**Aim**
Set down the listing below verbatim, but only from its first line through the line containing "slot_deg: float = -29.0".

**Stored data**
-------------------------

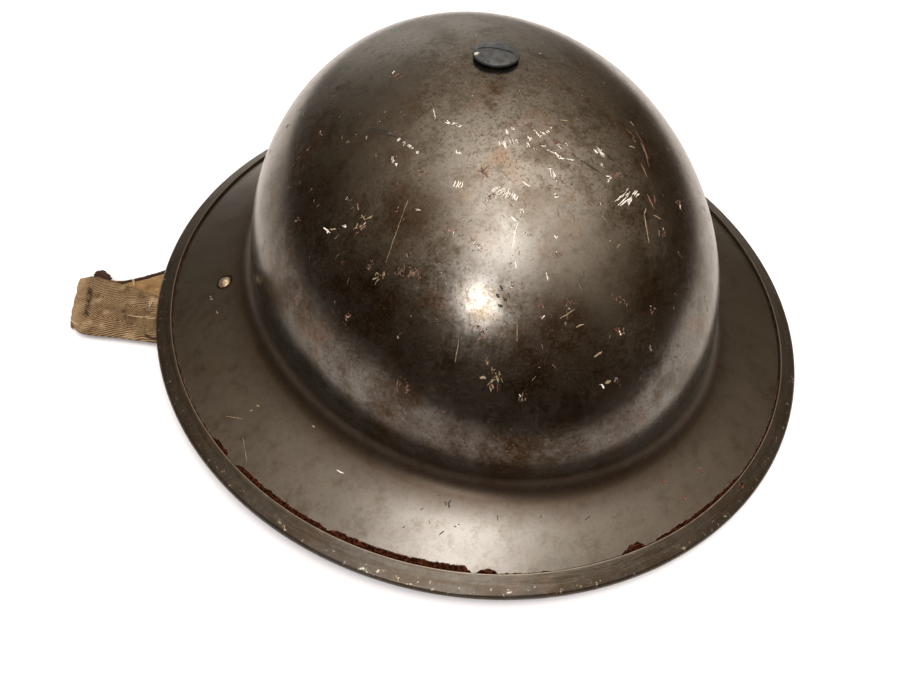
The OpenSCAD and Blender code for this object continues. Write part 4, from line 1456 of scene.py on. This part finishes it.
def soften(name: str, size_mm: float) -> None:
    """Rounds a CAD node's sharp edges with a modifier, which leaves its mesh alone."""
    bevel(placed(name), size_mm, 50)


def bevel(piece: Object, size_mm: float, angle_deg: float) -> None:
    """Adds a modifier that rounds the edges sharper than an angle."""
    edge = piece.modifiers.new("soft_edges", "BEVEL")
    edge.width = size_mm * MM
    edge.segments = 2
    edge.limit_method = "ANGLE"
    edge.angle_limit = radians(angle_deg)


@dataclass
class CrownFittings:
    """The domed, blackened screw with its blind slot, and what it clamps inside the crown."""

    head_d: float = 17.0
    head_h: float = 2.6
    head_edge: float = 0.9
    head_z: float = 117.55
    shank_r: float = 3.0
    shank_end: float = 99.0
    plain_shank: float = 14.0
    slot_w: float = 0.8
    slot_l: float = 13.0
    slot_depth: float = 1.3
    slot_deg: float = -29.0

    def profile(self) -> list[tuple[float, float]]:
        """Returns the screw's outline from the dome's top to the shank's end."""
        half, rise = self.head_d / 2, self.head_h - self.head_edge
        dome = (half**2 + rise**2) / (2 * rise)
        top = self.head_z + self.head_h
        out = [(0.02, top)]
        for k in range(1, 22):
            r = (half - 0.2) * k / 21
            out.append((r, top - dome + sqrt(dome**2 - r**2)))
        edge = self.head_z + self.head_edge
        out += [(half - 0.08, edge - 0.02), (half, edge - 0.2)]
        out += [(half, self.head_z + 0.2), (half - 0.15, self.head_z), (self.shank_r, self.head_z)]
        z = self.head_z - self.plain_shank
        out.append((self.shank_r, z))
        while z > self.shank_end + 0.6:
            out += [(self.shank_r, z - 0.1), (self.shank_r - 0.4, z - 0.5), (self.shank_r, z - 0.9)]
            z -= 1.0
        out += [(self.shank_r - 0.5, self.shank_end), (0.02, self.shank_end)]
        return out

    def build(self) -> None:
        """Builds the screw and dresses the pieces under it."""
        screw = lathe("crown_screw_head", self.profile(), 96, closed=False)
        cutter = self.cutter()
        cut = screw.modifiers.new("slot", "BOOLEAN")
        cut.object = cutter
        cut.solver = "EXACT"
        bevel(screw, 0.1, 40)
        settle(screw)
        bpy.data.objects.remove(cutter)
        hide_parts("crown_screw")
        finished(screw, BlackedScrew().build(), Body.HELMET)
        steel = Metal("worn_liner_steel", "#6e675b", "#3f362b", 0.45).build()
        rubber = Cloth("perished_rubber", "#2c2a27", "#191715", 1.2, 0.75, 0.08).build()
        dress(steel, "plain_steel", "crown_nut", "crown_plate")
        dress(Metal("blackened_washer", "#26241f", "#14120f", 0.5).build(), "blackened_steel", "crown_washer")
        dress(rubber, "black_rubber", "crown_rubber_pad", "band_buffers")
        for name in ("crown_rubber_pad", "band_buffers", "crown_plate", "crown_nut"):
            soften(name, 0.3)

    def cutter(self) -> Object:
        """Makes the block that cuts the blind slot."""
        turn = radians(self.slot_deg)
        way = np.array([cos(turn), sin(turn), 0]) * self.slot_l / 2
        side = np.array([-sin(turn), cos(turn), 0]) * self.slot_w / 2
        base = np.array([0, FORM.shift, self.head_z + self.head_h - self.slot_depth])
        rings = []
        for rise in (0.0, 3.0):
            up = base + np.array([0, 0, rise])
            rings.append([up - way - side, up + way - side, up + way + side, up - way + side])
        return skin("slot_cutter", rings)


@dataclass(frozen=True)
class BlackedScrew(Metal):
    """The screw head's cold blue-grey black, with one pale chip near its left edge."""

    name: str = "blackened_screw_steel"
    colour: str = "#34383a"
    tarnish: str = "#1c1e1f"
    rough: float = 0.42
    metallic: float = 0.0
    chip_place: Point = (-7.4, 1.4, 118.9)
    chip_tone: str = "#b4b2aa"

    def layers(self, tree: NodeTree) -> Finish:
        """Makes the screw's colour, roughness and height."""
        colour, rough, height = Metal.layers(self, tree)
        place = millimetres(tree)
        far = add(tree, "VectorMath", {0: place, 1: self.chip_place}, operation="DISTANCE").outputs["Value"]
        ragged = add(tree, "TexNoise", {"Vector": place, "Scale": 1.4, "Detail": 3.0}).outputs[0]
        reach = add(tree, "Math", {0: far, 1: ragged}, operation="ADD").outputs[0]
        return blended(tree, ramp(tree, reach, 1.5, 1.2), colour, self.chip_tone), rough, height


def settle(piece: Object) -> None:
    """Applies a new piece's modifiers to its mesh."""
    bpy.context.view_layer.update()
    shape = piece.evaluated_get(bpy.context.evaluated_depsgraph_get())
    mesh = bpy.data.meshes.new_from_object(shape)
    piece.modifiers.clear()
    piece.data = mesh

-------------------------

**The solution**
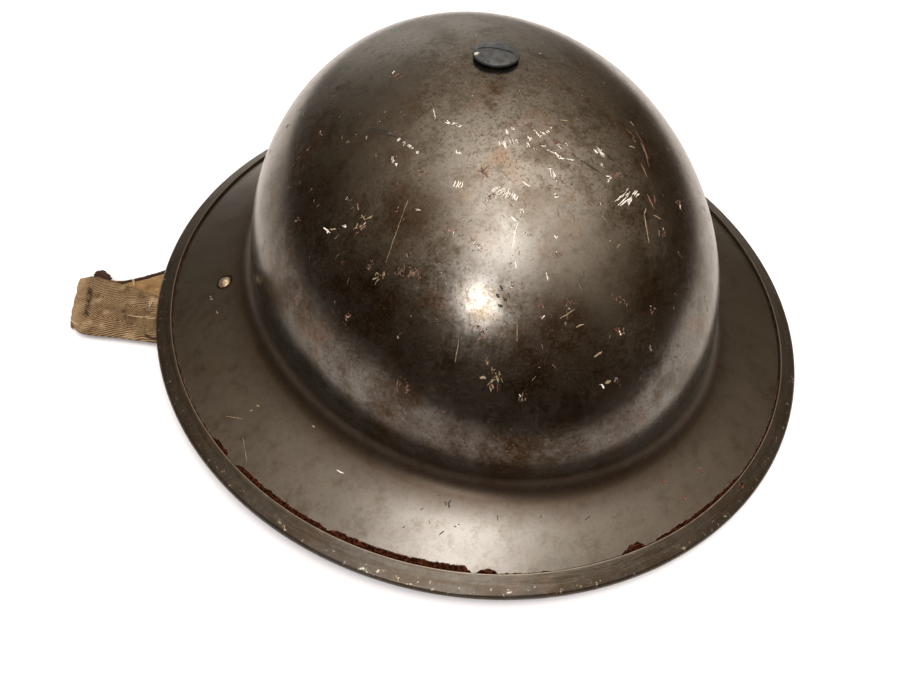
The OpenSCAD and Blender code for this object continues. Write part 4, from line 1456 of scene.py on. This part finishes it.
def soften(name: str, size_mm: float) -> None:
    """Rounds a CAD node's sharp edges with a modifier, which leaves its mesh alone."""
    bevel(placed(name), size_mm, 50)


def bevel(piece: Object, size_mm: float, angle_deg: float) -> None:
    """Adds a modifier that rounds the edges sharper than an angle."""
    edge = piece.modifiers.new("soft_edges", "BEVEL")
    edge.width = size_mm * MM
    edge.segments = 2
    edge.limit_method = "ANGLE"
    edge.angle_limit = radians(angle_deg)


@dataclass
class CrownFittings:
    """The domed, blackened screw with its blind slot, and what it clamps inside the crown."""

    head_d: float = 17.0
    head_h: float = 2.6
    head_edge: float = 0.9
    head_z: float = 117.55
    shank_r: float = 3.0
    shank_end: float = 99.0
    plain_shank: float = 14.0
    slot_w: float = 0.8
    slot_l: float = 13.0
    slot_depth: float = 1.3
    slot_deg: float = -29.0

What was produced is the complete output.